The DNC's Tab

How the DNC plans to raise $36 million by September
Illustration by Enrico Varasso

The Democratic National Convention host committee has $36 million to raise by September without the help of corporations, lobbyists, or unions. So how will they do it?

 

The Democratic National Convention has its demands. Thirty sets of keys to the media center. A teleprompter. A podium. Water. Coffee. Balloons. Confetti. Somebody has to pay for them, of course. Charlotte’s host committee hopes it’ll be you.

The hosts have no access to federal funds, and thus have to raise more than $36 million by next September. Executive director Dan Murrey says the cash will pay for shuttling delegates around and making sure the media has plenty of space. They will also have to write the checks to fix up Time Warner Cable Arena.

Here’s the catch. Under its contract with the Democratic National Committee, the host committee can’t take money from for-profit corporations. Lobbyist donations are also off-limits. So is cash from political action committees and unions. Individuals, however, can donate up to $100,000. In essence, the host committee has to get a different person to fork over the maximum amount every day for a year to hit the $36 million goal.

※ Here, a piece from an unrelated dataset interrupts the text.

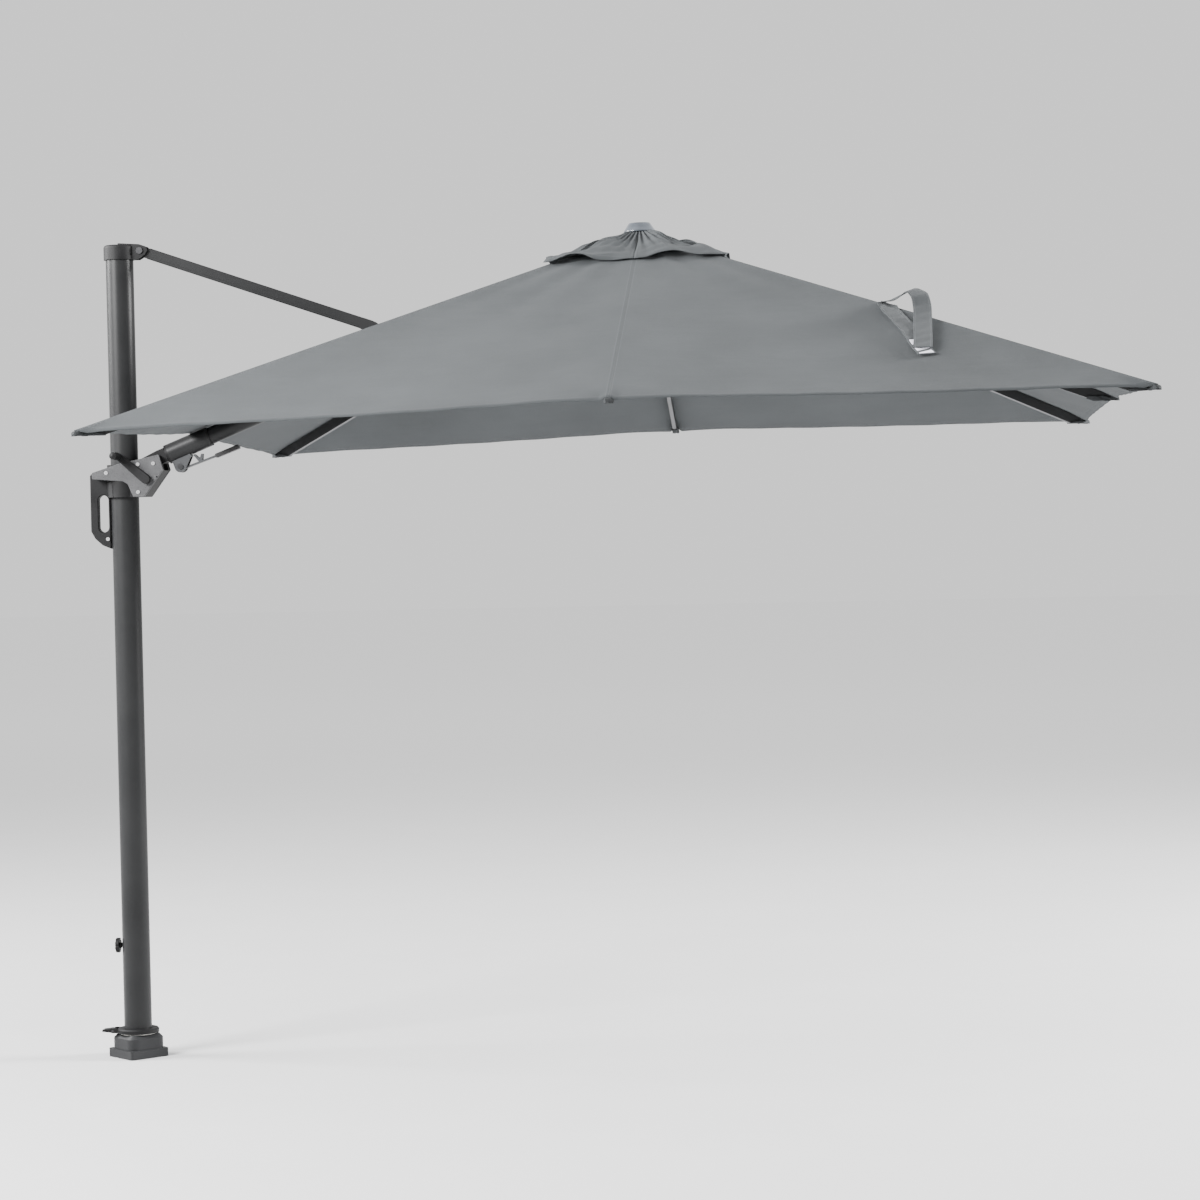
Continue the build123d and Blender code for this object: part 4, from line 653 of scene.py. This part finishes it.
def flap_point(side, turn, s, t):
    """A point of the vent flap: loose cloth with arched hems, pleats at its top and a turned-up edge."""
    a, c = math.radians(side), math.radians(side + 45.0 * turn)
    to_mid = np.array((math.cos(a), math.sin(a)))
    to_corner = np.array((math.cos(c), math.sin(c)))
    edge = to_mid * (1 - t) + to_corner * t * math.sqrt(2)
    reach = flap_reach(s)
    place = turn * t * reach / FLAP_HALF
    free = 4.0 * t * (1.0 - t)
    shift = 0.9 * math.sin(math.radians(side) * 2.3 + 0.7)
    lifted = max(0.0, math.sin(5.6 * place + 4.0 * shift) + 0.15)
    arch = FLAP_ARCH * lifted ** 1.3 * (1.0 - t ** 8) * s ** 3
    billow = FLAP_BILLOW * math.sin(math.pi * s) * math.sin(11.0 * place + 3.0 * shift)
    pleat = FLAP_PLEAT * math.sin(34.0 * t * turn + 5.0 * shift) * (1.0 - s) ** 1.2 * min(1.0, 6.0 * s)
    ruck = FLAP_RUCK * math.sin(26.0 * s + 9.0 * place + shift) * s * free
    hollow = -FLAP_HOLLOW * math.sin(math.pi * s) * (1.0 - 0.5 * free)
    loose = max(FLAP_FLOOR, billow * t * 1.2 + hollow + FLAP_LOFT) * min(1.0, 5.0 * (1.0 - s) + 0.4)
    z = FLAP_EDGE_Z + (FLAP_HALF - reach) * FLAP_SLOPE + 0.006 * s - 0.0115 * s ** 4
    z += arch + loose + pleat + ruck
    inset = 1.0 - FLAP_INSET * math.sin(9.0 * t + 4.0 * shift) ** 2 * free * s ** 3
    return canopy_point(edge[0] * reach * inset, edge[1] * reach * inset, z)


def build_flap(name, label, inner, outer, rows):
    """One sector of the vent flap, over its gore, between two shares of the way to its hem."""
    side, turn, _ = GORES[name]
    points, flat, edges = [], [], []
    for row in range(rows + 1):
        s = inner + (outer - inner) * row / rows
        for column in range(FLAP_COLUMNS + 1):
            t = column / FLAP_COLUMNS
            reach = flap_reach(s)
            points.append(flap_point(side, turn, s, t))
            flat.append((reach * t * turn, reach))
            hip = reach * (1 - t) * math.sqrt(0.5)
            edges.append((FLAP_HALF - reach + FLAP_HEM_SHIFT, min(reach * t + FLAP_SEAM_SHIFT, hip)))
    faces = grid_faces(rows, FLAP_COLUMNS, flipped=turn > 0)
    piece = new_mesh(label + name, points, faces, CLOTH, {"cloth": flat, "edges": edges})
    thicken(piece, CLOTH_T)
    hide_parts("vent_flap")
    return piece


for gore_name, (gore_side, _, gore_rib) in GORES.items():
    flap_top = build_flap(gore_name, "flap_top_", 0.0, FLAP_SPLIT, FLAP_TOP_ROWS)
    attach(flap_top, "crown")
    flap = build_flap(gore_name, "flap_", FLAP_SPLIT, 1.0, FLAP_ROWS - FLAP_TOP_ROWS)
    gather(flap, gore_name)


# ---- Pockets over the rib tips ----
def build_pocket(rib):
    """The cloth pocket that a rib's tip stands in: closed at the tip, an open trough under the rib."""
    azimuth, (hinge_r, slope, tip_r) = RIBS[rib]
    a, fall = math.radians(azimuth), math.radians(slope)
    hinge = canopy_point(hinge_r * math.cos(a), hinge_r * math.sin(a), 0.0)
    along = canopy_vector(math.cos(a) * math.cos(fall), math.sin(a) * math.cos(fall), -math.sin(fall))
    up = canopy_vector(math.cos(a) * math.sin(fall), math.sin(a) * math.sin(fall), math.cos(fall))
    aside = along.cross(up)
    length = (tip_r - hinge_r) / math.cos(fall)
    tip_floor = (RIM_MID_Z if tip_r < HALF else RIM_CORNER_Z) - TIP_DEPTH
    start, closed, end = length - POCKET_LENGTH, length - POCKET_CLOSED, length + POCKET_PAST_TIP
    points, flat, edges, faces = [], [], [], []
    for ring in range(POCKET_RINGS + 1):
        distance = start + (end - start) * ring / POCKET_RINGS
        open_part = max(0.0, min(1.0, (distance - start) / (closed - start)))
        side_height = POCKET_SIDE_LOW * POCKET_HALF_H + POCKET_SIDE_RISE * POCKET_HALF_H * open_part ** 1.1
        nose = max(0.0, (distance - (end - POCKET_NOSE)) / POCKET_NOSE)
        shrink = math.sqrt(max(0.0, 1.0 - nose ** 2))
        level_cut = (tip_floor + math.sin(fall) * distance) / math.cos(fall)
        for step in range(POCKET_AROUND):
            angle = 2.0 * math.pi * step / POCKET_AROUND
            x, y = math.cos(angle), math.sin(angle)
            square = (abs(x) ** POCKET_SQUARENESS + abs(y) ** POCKET_SQUARENESS) ** (-1 / POCKET_SQUARENESS)
            x *= square * POCKET_HALF_W * (POCKET_NOSE_KEEP + (1.0 - POCKET_NOSE_KEEP) * shrink)
            y *= square * POCKET_HALF_H * shrink
            sagging = POCKET_SAG * math.sin(70.0 * (distance - start) + 3.0 * angle)
            y = max(y, level_cut)
            if distance < closed and y > side_height:
                y = side_height
                x = math.copysign(POCKET_HALF_W, x)
            points.append(hinge + along * distance + aside * (x + sagging * (y < 0)) + up * y)
            flat.append((angle * POCKET_HALF_H, distance))
            edges.append((min(distance - start, POCKET_HEM), FAR_FROM_SEAM))
    for ring in range(POCKET_RINGS):
        distance = start + (end - start) * (ring + 0.5) / POCKET_RINGS
        for step in range(POCKET_AROUND):
            angle = 2.0 * math.pi * (step + 0.5) / POCKET_AROUND
            if distance < closed and math.sin(angle) > POCKET_OPEN_SINE:
                continue
            this, following = ring * POCKET_AROUND, (ring + 1) * POCKET_AROUND
            beside = (step + 1) % POCKET_AROUND
            faces.append((this + step, following + step, following + beside, this + beside))
    return new_mesh("pocket_" + rib, points, faces, POCKET_CLOTH, {"cloth": flat, "edges": edges})


for rib_name in RIBS:
    pocket = build_pocket(rib_name)
    thicken(pocket, POCKET_T)
    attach(pocket, "rib_" + rib_name)


# ---- Closing strap ----
# Stations of each tail, in the canopy's frame: x, y, height over the cloth, the direction across it and
# its width there as a share of the strap's width. The lower tail starts at the strap's slanting fold.
LOWER_TAIL = [
    (0.762, -0.782, 0.0040, (0.20, 0.98, 0.0, 2.0)),
    (0.780, -0.822, 0.0080, (0.62, 0.75, 0.0, 1.38)),
    (0.794, -0.872, 0.0120, (0.93, 0.36, 0.0, 1.04)),
    (0.838, -1.020, 0.0150, (0.96, 0.27, 0.0, 1.0)),
    (0.866, -1.130, 0.0070, (0.96, 0.27, 0.0, 1.0)),
    (0.885, -1.195, 0.0050, (0.96, 0.27, 0.0, 1.0)),
]
UPPER_TAIL = [
    (0.758, -0.780, 0.0075, (0.20, 0.98, 0.0, 1.15)),
    (0.790, -0.790, 0.0160, (0.30, 0.92, 0.2, 1.0)),
    (0.822, -0.805, 0.0400, (0.35, 0.87, 0.3, 1.0)),
    (0.850, -0.835, 0.0640, (0.62, 0.72, 0.2, 1.0)),
    (0.872, -0.870, 0.0560, (0.93, 0.35, 0.1, 1.0)),
    (0.880, -0.910, 0.0330, (0.99, 0.05, 0.0, 1.0)),
    (0.878, -1.000, 0.0190, (1.0, 0.0, 0.0, 1.0)),
    (0.876, -1.100, 0.0160, (1.0, -0.02, 0.0, 1.0)),
    (0.874, -1.160, 0.0130, (1.0, -0.04, 0.0, 1.0)),
]


def station_blend(stations, amount):
    """A smooth blend of the stations, amount from 0 to 1 along them."""
    last = len(stations) - 1
    place = amount * last
    first = min(int(place), last - 1)
    u = place - first
    picks = (max(first - 1, 0), first, first + 1, min(first + 2, last))
    before, start, end, after = (np.array((*stations[i][:3], *stations[i][3])) for i in picks)
    return 0.5 * (2 * start + (end - before) * u + (2 * before - 5 * start + 4 * end - after) * u ** 2
                  + (3 * start - before - 3 * end + after) * u ** 3)


def build_band(name, stations, half_width, material, lift=0.0, ends=(0.0, 1.0)):
    """A strap that follows the stations over the cloth."""
    points, flat, edges = [], [], []
    run, last = 0.0, None
    for row in range(STRAP_ROWS + 1):
        blend = station_blend(stations, ends[0] + (ends[1] - ends[0]) * row / STRAP_ROWS)
        x, y, height = blend[:3]
        across = blend[3:6] / np.linalg.norm(blend[3:6]) * blend[6]
        centre = np.array((x, y, surface_height(x, y) + height + lift))
        run += 0.0 if last is None else float(np.linalg.norm(centre - last))
        last = centre
        for column in range(STRAP_COLUMNS + 1):
            off = half_width * (2.0 * column / STRAP_COLUMNS - 1.0)
            point = centre + across * off
            lowest = surface_height(point[0], point[1]) + min(height, STRAP_LYING) + lift
            clearance = 0.0 if height < STRAP_LOW else STRAP_CLEARANCE
            point[2] = max(point[2], lowest + clearance)
            point[2] += STRAP_WAVE * math.sin(120.0 * run + 60.0 * off)
            points.append(canopy_point(*point))
            flat.append((off, run))
            edges.append((half_width - abs(off), FAR_FROM_SEAM))
    faces = grid_faces(STRAP_ROWS, STRAP_COLUMNS)
    band = new_mesh(name, points, faces, material, {"cloth": flat, "edges": edges})
    return band, run


# Each piece: its name, stations, half its width, its material, lift, ends and thickness
PATCH_HALF_W = STRAP_HALF_W - PATCH_INSET
STRAP_PIECES = (
    ("strap_lower", LOWER_TAIL, STRAP_HALF_W, STRAP_CLOTH, 0.0, (0.0, 1.0), STRAP_T),
    ("strap_upper", UPPER_TAIL, STRAP_HALF_W, STRAP_CLOTH, 0.0, (0.0, 1.0), STRAP_T),
    ("strap_hooks", LOWER_TAIL, PATCH_HALF_W, HOOK_PATCH, PATCH_LIFT, PATCH_ENDS, PATCH_T),
)
for piece_name, stations, half_width, material, lift, ends, thickness in STRAP_PIECES:
    band, run = build_band(piece_name, stations, half_width, material, lift, ends)
    thicken(band, thickness)
    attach(band, "rib_near_right")
    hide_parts("closing_strap")


# ---- Stage: floor, light and camera ----
FLOOR_SPAN = 60.0
SKY_STRENGTH = 1.05
# Each lamp: its name, place, target, size and power
LAMPS = (
    ("key", (-3.0, -3.6, 4.2), (0.9, -1.0, 2.3), 2.2, 1200.0),
    ("left", (-5.2, 0.3, 4.4), (0.8, 0.0, 2.3), 2.6, 1300.0),
    ("right", (9.0, 1.2, 4.2), (2.6, 0.3, 2.3), 2.6, 2700.0),
)
CAMERA_PLACE = (2.4516, -10.338, 1.6958)
CAMERA_LENS = 96.49
CAMERA_YAW = math.radians(-4.99)
CAMERA_PITCH = math.radians(-1.27)
CAMERA_ROLL = math.radians(-1.22)


def build_floor():
    """A plain pale floor, a little darker under the parasol than far away."""
    s = Shader("pale_floor")
    place = s.coordinates()
    reach = s.tree.nodes.new("ShaderNodeVectorMath")
    reach.operation = "LENGTH"
    s.link(place, reach.inputs[0])
    far = s.math("SMOOTH_MIN", s.math("MULTIPLY", reach.outputs["Value"], 0.055), 1.0, 0.3)
    grain = s.noise(place, 2.0, 4.0)
    near_tone = s.mix(grain, (0.43, 0.43, 0.434), (0.47, 0.47, 0.47))
    s.link(s.mix(far, near_tone, (0.97, 0.97, 0.97)), s.surface.inputs["Base Color"])
    s.set(Roughness=0.9, Specular_IOR_Level=0.0)
    corners = [(x * FLOOR_SPAN, y * FLOOR_SPAN, 0) for x, y in ((-1, -1), (1, -1), (1, 1), (-1, 1))]
    floor = new_mesh("floor", corners, [(0, 1, 2, 3)], s.material)


def add_light(name, place, target, size, power):
    """A square soft light aimed at a point."""
    data = bpy.data.lights.new(name, "AREA")
    data.shape = "SQUARE"
    data.size = size
    data.energy = power
    lamp = bpy.data.objects.new(name, data)
    lamp.location = place
    lamp.rotation_euler = (Vector(target) - Vector(place)).to_track_quat("-Z", "Y").to_euler()
    bpy.context.collection.objects.link(lamp)


def build_light():
    """A bright even room, a soft key from the front left and a soft box at either side."""
    world = bpy.data.worlds.new("studio")
    world.use_nodes = True
    sky = world.node_tree.nodes["Background"]
    sky.inputs["Color"].default_value = (1.0, 1.0, 1.0, 1.0)
    sky.inputs["Strength"].default_value = SKY_STRENGTH
    bpy.context.scene.world = world
    for lamp in LAMPS:
        add_light(*lamp)


def build_camera():
    """The photograph's view: eye height, about ten metres away, long lens."""
    ahead = Vector((math.sin(CAMERA_YAW), math.cos(CAMERA_YAW), 0.0))
    forward = ahead * math.cos(CAMERA_PITCH) + Vector((0.0, 0.0, math.sin(CAMERA_PITCH)))
    level = Vector((math.cos(CAMERA_YAW), -math.sin(CAMERA_YAW), 0.0))
    upright = level.cross(forward)
    right = level * math.cos(CAMERA_ROLL) + upright * math.sin(CAMERA_ROLL)
    up = upright * math.cos(CAMERA_ROLL) - level * math.sin(CAMERA_ROLL)
    data = bpy.data.cameras.new("camera")
    data.sensor_width = 36.0
    data.lens = CAMERA_LENS
    data.clip_end = 200.0
    camera = bpy.data.objects.new("camera", data)
    camera.matrix_world = Matrix((right, up, -forward)).transposed().to_4x4()
    camera.location = CAMERA_PLACE
    bpy.context.collection.objects.link(camera)
    bpy.context.scene.camera = camera


build_floor()
build_light()
build_camera()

Murrey says the grassroots idea is based on Barack Obama’s 2008 model: small amounts of money from a huge amount of Internet donors. In this case, the money’s going to production and construction, not the candidate. It’s a tough sell, says Timothy Hathaway, CEO of Activist Manager, a firm based in northern Virginia that builds apps to help politicians raise money. “Small-dollar donors give to candidates and causes,” he says, “not renting buses to shuttle people around.”

Hathaway says if the fundraising falls flat, people watching on television won’t notice, but the delegates in attendance will. Those are precisely the people the host committee is trying to impress. Think about how nitpicky people get when they leave a review on Yelp. Now imagine that magnified, in person, tens of thousands of times, right in the view of a goliath gaggle of media from across the world. Better make sure the coffee is hot.

Obama’s message was hope. Murrey’s message is help. He’s cluing in potential donors about the DNC’s self-imposed rules, and why they’re important. Charlotte could set a fundraising example for years to come, he says. And he believes that people will help, because at heart, Charlotte is still a tight-knit community in big-city clothes. “We’re gonna be ready for it,” he says. Or, to put it another way: Yes, we can.

 

What’s not accepted?

  • Money from foreign citizens, lobbyists, political action committees, or corporations.
  • Goods and services from groups that received a federal bailout or TARP money, unless that money has been paid back in full.

Is there a way to get around the rules?

Sure. “Rather than [coming] directly from the corporate treasury, [donations] will be from senior people in the company as individuals,” explains Timothy Hathaway. The DNC’s contract says businesses aren’t allowed to come to you with a pile of cash for you to donate on their behalf. The DNC can, however, specifically allow certain groups and foundations to contribute.

What’s it pay for?

Construction and production are the largest costs, but the host committee has to pay for a whole host of things, including:

  • Fifty vehicles before, and 350 vehicles during the convention.
  • Gas, insurance, parking and drivers.
  • Seventy-five parking spaces.
  • 7,000 round-trip coupons for delegates being shuttled to and from the airport.
  • 800 laptops and/or tablets.
  • Voting software.

 

Things to Fix Before the DNC: Dead Tree in a Vacant Building

Quick: What’s brown and deciduous and lost its life during the real estate downturn? This ficus tree. It is stately. And dead. It was once a leafy and sprawling centerpiece of the atrium in the old Charlotte Visitor’s Bureau on East Stonewall Street (now across from the Gantt Center). When the last tenant moved out, the tree dried up, turning its trunk and tendrils into a macabre piece of tinder art.

Will It Be Fixed? Likely. The building’s owner, who had just plumb forgotten about the tree, said he’d probably cut it down, thus providing an employment opportunity for lumberjacks who prefer to work indoors.